#### [Do this]
Reproduce exactly the lines of the material beneath, from the line that contains "Write part 3" to the line that contains "# Medallion round the umbrella hole", both included, and no other lines.

......

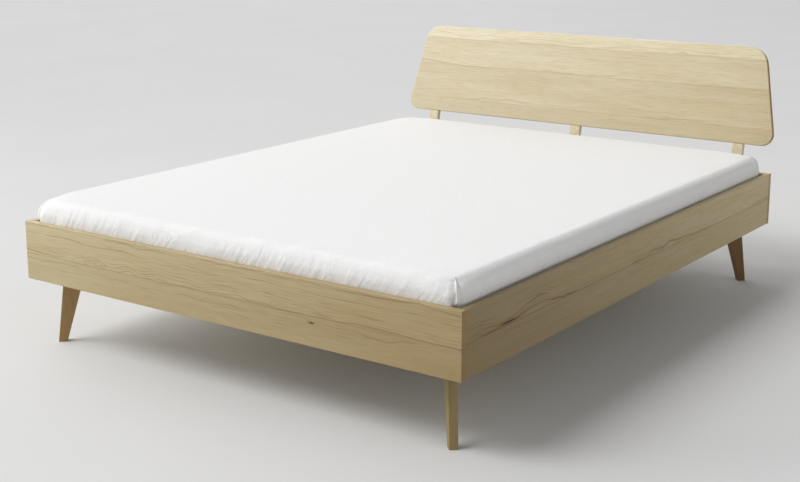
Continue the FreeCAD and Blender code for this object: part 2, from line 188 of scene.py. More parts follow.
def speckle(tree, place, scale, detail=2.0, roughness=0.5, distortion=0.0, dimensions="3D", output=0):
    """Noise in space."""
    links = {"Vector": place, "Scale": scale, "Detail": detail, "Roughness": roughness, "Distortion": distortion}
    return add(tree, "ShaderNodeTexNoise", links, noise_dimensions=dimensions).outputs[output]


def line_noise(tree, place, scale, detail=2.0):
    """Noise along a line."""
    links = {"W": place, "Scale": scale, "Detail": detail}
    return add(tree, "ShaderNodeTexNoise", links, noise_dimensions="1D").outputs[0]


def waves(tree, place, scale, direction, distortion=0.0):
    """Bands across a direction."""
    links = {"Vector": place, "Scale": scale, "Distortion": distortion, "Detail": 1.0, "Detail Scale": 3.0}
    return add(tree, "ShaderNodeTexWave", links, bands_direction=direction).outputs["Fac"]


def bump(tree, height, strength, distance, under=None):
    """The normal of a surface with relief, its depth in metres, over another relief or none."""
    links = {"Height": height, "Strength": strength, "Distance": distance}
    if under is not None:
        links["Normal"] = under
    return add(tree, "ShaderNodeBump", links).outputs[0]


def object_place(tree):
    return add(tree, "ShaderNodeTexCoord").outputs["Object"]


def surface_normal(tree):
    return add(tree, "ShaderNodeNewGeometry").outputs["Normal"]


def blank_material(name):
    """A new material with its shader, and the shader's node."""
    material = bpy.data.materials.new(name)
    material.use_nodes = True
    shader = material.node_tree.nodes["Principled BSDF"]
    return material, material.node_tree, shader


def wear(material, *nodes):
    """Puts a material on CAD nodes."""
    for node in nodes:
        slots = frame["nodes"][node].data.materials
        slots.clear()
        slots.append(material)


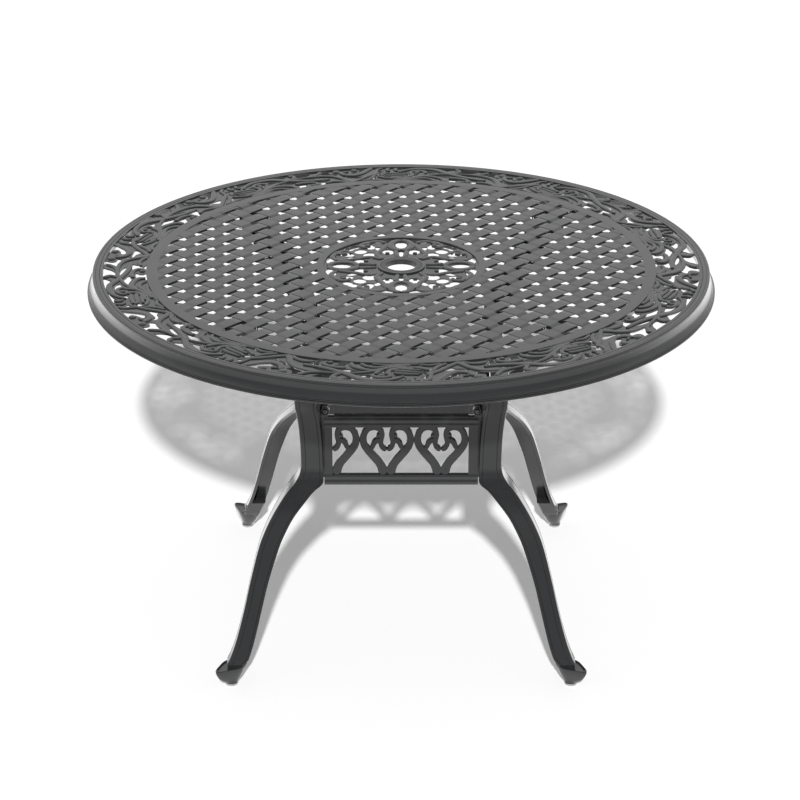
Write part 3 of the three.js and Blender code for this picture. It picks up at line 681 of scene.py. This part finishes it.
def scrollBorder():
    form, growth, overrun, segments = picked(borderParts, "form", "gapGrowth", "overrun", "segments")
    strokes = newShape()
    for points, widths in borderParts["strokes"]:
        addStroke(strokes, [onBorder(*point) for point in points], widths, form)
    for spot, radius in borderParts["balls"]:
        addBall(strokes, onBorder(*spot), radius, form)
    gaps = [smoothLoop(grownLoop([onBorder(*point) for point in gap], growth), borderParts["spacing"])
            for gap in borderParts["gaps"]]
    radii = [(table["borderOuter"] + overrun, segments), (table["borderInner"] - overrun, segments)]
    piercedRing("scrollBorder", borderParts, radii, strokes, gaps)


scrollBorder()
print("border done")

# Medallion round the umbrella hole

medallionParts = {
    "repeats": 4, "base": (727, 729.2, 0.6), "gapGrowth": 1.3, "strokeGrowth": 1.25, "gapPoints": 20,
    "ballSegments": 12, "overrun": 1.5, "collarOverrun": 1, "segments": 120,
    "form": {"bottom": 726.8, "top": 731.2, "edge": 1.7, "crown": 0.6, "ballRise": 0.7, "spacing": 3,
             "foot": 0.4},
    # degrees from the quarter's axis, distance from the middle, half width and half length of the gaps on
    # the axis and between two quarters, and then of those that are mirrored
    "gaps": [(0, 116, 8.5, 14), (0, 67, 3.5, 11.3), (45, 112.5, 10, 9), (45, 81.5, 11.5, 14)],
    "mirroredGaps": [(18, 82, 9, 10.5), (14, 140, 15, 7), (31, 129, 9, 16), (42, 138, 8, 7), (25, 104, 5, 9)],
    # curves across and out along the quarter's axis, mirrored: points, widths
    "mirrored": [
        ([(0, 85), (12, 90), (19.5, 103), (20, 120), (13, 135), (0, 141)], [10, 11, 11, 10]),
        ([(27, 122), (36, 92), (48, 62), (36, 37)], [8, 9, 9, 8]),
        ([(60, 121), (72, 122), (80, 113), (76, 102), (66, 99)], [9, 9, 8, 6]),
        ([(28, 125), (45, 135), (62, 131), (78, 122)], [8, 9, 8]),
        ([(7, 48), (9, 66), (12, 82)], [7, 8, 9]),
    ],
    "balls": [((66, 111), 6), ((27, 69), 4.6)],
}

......

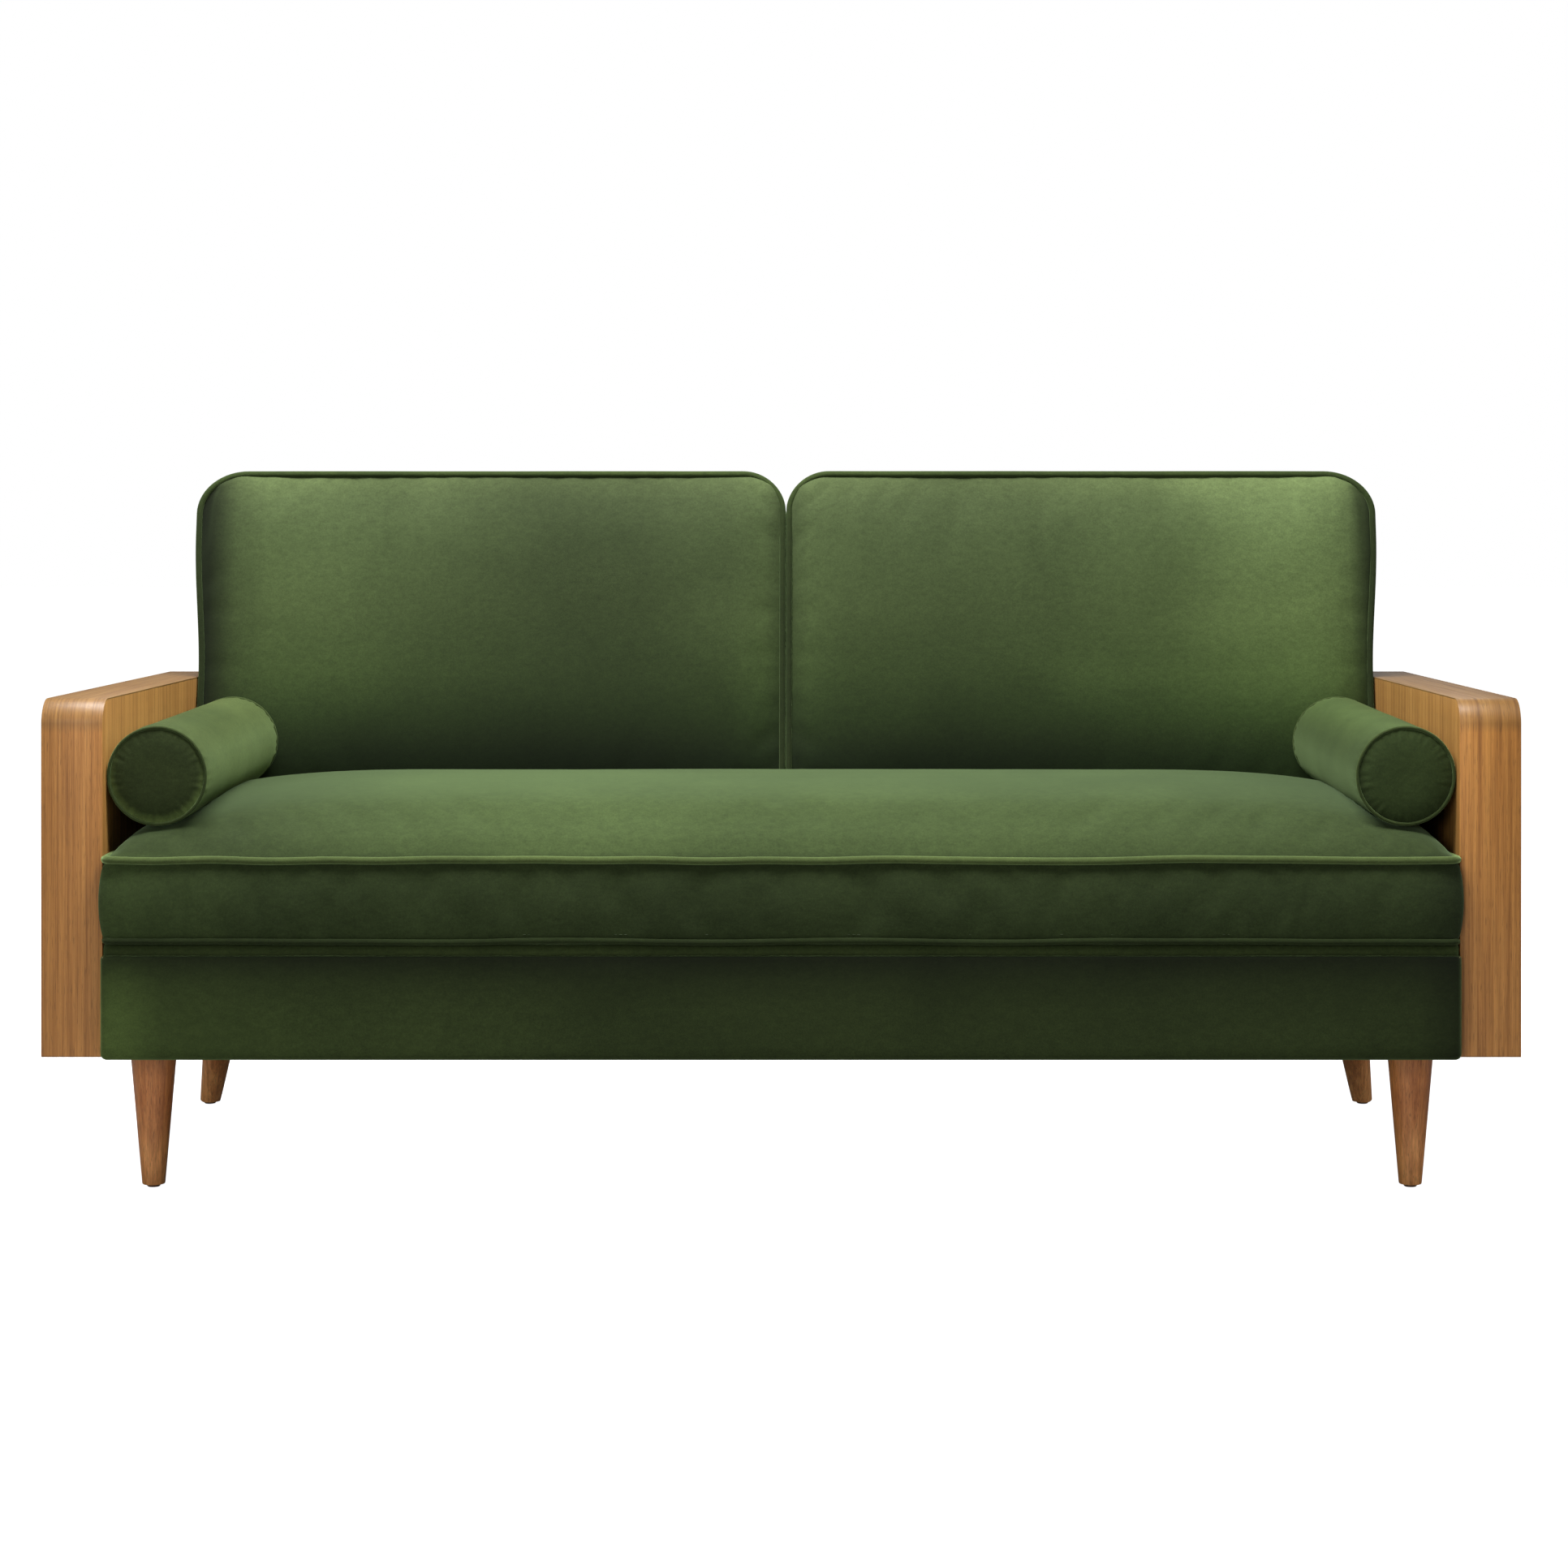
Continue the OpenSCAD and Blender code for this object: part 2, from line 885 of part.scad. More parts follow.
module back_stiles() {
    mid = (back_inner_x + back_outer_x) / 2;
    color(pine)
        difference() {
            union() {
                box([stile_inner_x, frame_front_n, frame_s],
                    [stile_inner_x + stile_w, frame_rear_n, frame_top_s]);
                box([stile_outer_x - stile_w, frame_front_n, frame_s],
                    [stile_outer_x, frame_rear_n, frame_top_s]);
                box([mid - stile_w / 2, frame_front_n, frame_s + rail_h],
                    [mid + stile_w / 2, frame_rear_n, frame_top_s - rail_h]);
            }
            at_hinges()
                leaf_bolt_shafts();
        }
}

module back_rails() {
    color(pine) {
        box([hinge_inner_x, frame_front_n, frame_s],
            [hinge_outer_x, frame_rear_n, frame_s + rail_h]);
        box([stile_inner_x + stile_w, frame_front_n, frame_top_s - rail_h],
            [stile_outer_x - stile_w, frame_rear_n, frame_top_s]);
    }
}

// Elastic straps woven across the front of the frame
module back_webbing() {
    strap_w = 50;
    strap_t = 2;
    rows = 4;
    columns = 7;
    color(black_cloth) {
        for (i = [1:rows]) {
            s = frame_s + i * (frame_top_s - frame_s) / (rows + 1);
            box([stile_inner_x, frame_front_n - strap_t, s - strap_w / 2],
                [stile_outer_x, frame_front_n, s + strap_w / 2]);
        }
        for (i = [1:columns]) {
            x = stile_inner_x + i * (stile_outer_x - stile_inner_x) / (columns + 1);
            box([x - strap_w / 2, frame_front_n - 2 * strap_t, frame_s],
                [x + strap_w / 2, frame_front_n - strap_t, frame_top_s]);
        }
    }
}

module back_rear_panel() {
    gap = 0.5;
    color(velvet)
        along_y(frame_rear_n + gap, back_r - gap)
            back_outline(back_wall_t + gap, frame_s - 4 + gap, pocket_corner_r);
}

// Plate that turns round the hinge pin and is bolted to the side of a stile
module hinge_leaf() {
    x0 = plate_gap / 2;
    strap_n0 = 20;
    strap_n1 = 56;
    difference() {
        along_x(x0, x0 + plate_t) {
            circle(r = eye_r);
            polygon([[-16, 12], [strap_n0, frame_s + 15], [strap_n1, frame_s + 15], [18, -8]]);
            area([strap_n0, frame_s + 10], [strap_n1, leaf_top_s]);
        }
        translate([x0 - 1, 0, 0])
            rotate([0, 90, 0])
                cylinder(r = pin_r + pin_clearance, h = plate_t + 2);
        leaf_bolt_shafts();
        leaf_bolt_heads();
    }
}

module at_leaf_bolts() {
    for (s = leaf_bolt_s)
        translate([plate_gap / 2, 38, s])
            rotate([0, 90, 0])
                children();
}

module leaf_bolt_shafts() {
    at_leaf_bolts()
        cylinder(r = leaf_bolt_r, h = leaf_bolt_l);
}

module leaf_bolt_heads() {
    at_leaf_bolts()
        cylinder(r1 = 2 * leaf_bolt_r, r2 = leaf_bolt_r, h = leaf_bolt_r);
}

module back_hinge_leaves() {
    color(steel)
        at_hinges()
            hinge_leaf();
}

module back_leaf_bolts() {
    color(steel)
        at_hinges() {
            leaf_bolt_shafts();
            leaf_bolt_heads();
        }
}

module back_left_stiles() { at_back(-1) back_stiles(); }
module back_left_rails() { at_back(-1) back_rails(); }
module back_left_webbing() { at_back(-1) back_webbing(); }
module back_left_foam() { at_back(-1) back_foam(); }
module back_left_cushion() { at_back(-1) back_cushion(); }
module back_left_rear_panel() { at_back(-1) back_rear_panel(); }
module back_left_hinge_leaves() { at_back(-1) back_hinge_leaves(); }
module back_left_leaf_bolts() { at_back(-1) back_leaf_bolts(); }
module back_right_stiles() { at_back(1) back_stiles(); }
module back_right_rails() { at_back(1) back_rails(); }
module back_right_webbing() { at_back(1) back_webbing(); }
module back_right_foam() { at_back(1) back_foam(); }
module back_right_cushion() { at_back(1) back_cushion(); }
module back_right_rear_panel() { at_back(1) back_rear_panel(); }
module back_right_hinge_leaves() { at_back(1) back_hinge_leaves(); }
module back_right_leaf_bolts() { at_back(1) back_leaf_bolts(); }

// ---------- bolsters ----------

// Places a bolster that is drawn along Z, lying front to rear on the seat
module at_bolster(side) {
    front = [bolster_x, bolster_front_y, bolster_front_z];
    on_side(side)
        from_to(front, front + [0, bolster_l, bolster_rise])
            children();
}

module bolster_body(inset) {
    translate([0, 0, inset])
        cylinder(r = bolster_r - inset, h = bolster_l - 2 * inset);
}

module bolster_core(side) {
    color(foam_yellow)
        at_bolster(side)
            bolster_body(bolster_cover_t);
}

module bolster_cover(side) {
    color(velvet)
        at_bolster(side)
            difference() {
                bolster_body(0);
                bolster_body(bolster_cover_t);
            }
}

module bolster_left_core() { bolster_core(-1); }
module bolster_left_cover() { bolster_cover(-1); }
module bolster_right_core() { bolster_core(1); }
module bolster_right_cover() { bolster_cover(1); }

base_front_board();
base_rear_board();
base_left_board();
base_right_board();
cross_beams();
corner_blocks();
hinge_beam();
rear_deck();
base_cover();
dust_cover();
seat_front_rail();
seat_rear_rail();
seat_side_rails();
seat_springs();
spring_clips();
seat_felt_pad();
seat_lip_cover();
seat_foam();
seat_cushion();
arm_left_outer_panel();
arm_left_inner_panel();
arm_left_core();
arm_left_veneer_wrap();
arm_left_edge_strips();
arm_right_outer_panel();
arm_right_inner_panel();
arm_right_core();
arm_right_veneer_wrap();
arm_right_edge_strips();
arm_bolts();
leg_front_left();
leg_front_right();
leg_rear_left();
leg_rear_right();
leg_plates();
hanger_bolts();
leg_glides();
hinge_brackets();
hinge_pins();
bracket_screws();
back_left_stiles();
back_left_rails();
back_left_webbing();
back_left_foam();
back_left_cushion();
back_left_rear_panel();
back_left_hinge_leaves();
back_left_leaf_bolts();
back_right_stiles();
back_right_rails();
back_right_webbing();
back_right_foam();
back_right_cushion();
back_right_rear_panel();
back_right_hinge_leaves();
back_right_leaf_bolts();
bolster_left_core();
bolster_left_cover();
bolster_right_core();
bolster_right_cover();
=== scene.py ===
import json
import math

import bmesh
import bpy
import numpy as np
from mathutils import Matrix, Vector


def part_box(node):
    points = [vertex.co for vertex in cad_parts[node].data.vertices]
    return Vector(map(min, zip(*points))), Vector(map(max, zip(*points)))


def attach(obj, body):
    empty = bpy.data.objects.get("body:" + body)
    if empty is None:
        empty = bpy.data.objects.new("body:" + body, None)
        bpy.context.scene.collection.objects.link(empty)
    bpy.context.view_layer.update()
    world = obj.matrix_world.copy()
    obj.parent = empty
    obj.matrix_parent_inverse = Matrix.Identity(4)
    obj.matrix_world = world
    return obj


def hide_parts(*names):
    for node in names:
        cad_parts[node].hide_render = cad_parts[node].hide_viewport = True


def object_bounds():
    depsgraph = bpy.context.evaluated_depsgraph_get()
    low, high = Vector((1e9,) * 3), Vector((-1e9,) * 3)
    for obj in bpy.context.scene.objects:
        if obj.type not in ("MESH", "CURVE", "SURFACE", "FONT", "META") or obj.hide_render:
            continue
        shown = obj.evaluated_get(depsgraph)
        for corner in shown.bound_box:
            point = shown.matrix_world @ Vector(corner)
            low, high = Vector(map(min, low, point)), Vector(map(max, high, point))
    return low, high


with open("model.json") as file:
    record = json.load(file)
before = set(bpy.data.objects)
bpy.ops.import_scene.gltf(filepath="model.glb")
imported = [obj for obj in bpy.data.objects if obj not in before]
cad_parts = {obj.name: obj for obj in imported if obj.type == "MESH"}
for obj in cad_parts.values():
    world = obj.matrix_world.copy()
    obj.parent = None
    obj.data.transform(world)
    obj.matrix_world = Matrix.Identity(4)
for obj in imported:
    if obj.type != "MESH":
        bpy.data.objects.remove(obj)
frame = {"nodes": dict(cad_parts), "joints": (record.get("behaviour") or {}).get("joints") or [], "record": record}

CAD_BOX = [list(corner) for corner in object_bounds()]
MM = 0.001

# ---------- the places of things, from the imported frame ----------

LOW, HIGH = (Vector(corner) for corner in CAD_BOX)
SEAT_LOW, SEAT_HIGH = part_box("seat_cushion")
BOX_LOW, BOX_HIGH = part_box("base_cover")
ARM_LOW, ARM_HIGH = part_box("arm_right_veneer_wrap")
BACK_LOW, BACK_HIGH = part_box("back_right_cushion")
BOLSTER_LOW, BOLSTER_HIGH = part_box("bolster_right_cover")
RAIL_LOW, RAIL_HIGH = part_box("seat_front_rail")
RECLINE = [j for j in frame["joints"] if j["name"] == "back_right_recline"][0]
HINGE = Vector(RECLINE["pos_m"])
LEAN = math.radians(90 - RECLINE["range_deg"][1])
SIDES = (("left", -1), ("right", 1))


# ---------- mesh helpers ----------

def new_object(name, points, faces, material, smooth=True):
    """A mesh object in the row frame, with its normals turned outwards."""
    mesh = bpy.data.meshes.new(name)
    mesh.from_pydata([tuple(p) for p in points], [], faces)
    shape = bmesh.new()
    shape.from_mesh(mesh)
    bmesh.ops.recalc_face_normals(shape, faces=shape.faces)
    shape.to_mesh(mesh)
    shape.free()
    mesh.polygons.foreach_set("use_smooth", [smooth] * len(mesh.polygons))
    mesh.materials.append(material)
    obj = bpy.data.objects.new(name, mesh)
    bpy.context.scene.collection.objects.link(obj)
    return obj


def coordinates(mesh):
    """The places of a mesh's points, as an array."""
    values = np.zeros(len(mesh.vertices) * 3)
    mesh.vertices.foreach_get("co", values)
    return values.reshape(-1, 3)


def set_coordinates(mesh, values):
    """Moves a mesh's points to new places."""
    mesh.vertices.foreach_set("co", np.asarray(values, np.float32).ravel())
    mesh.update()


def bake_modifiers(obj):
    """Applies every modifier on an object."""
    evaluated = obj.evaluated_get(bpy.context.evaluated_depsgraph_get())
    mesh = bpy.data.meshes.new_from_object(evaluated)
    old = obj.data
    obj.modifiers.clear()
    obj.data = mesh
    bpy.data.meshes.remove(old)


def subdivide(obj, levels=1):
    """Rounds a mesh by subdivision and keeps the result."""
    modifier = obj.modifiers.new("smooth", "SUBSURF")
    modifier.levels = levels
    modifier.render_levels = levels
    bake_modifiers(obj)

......

#### [Response]
Write part 3 of the three.js and Blender code for this picture. It picks up at line 681 of scene.py. This part finishes it.
def scrollBorder():
    form, growth, overrun, segments = picked(borderParts, "form", "gapGrowth", "overrun", "segments")
    strokes = newShape()
    for points, widths in borderParts["strokes"]:
        addStroke(strokes, [onBorder(*point) for point in points], widths, form)
    for spot, radius in borderParts["balls"]:
        addBall(strokes, onBorder(*spot), radius, form)
    gaps = [smoothLoop(grownLoop([onBorder(*point) for point in gap], growth), borderParts["spacing"])
            for gap in borderParts["gaps"]]
    radii = [(table["borderOuter"] + overrun, segments), (table["borderInner"] - overrun, segments)]
    piercedRing("scrollBorder", borderParts, radii, strokes, gaps)


scrollBorder()
print("border done")

# Medallion round the umbrella hole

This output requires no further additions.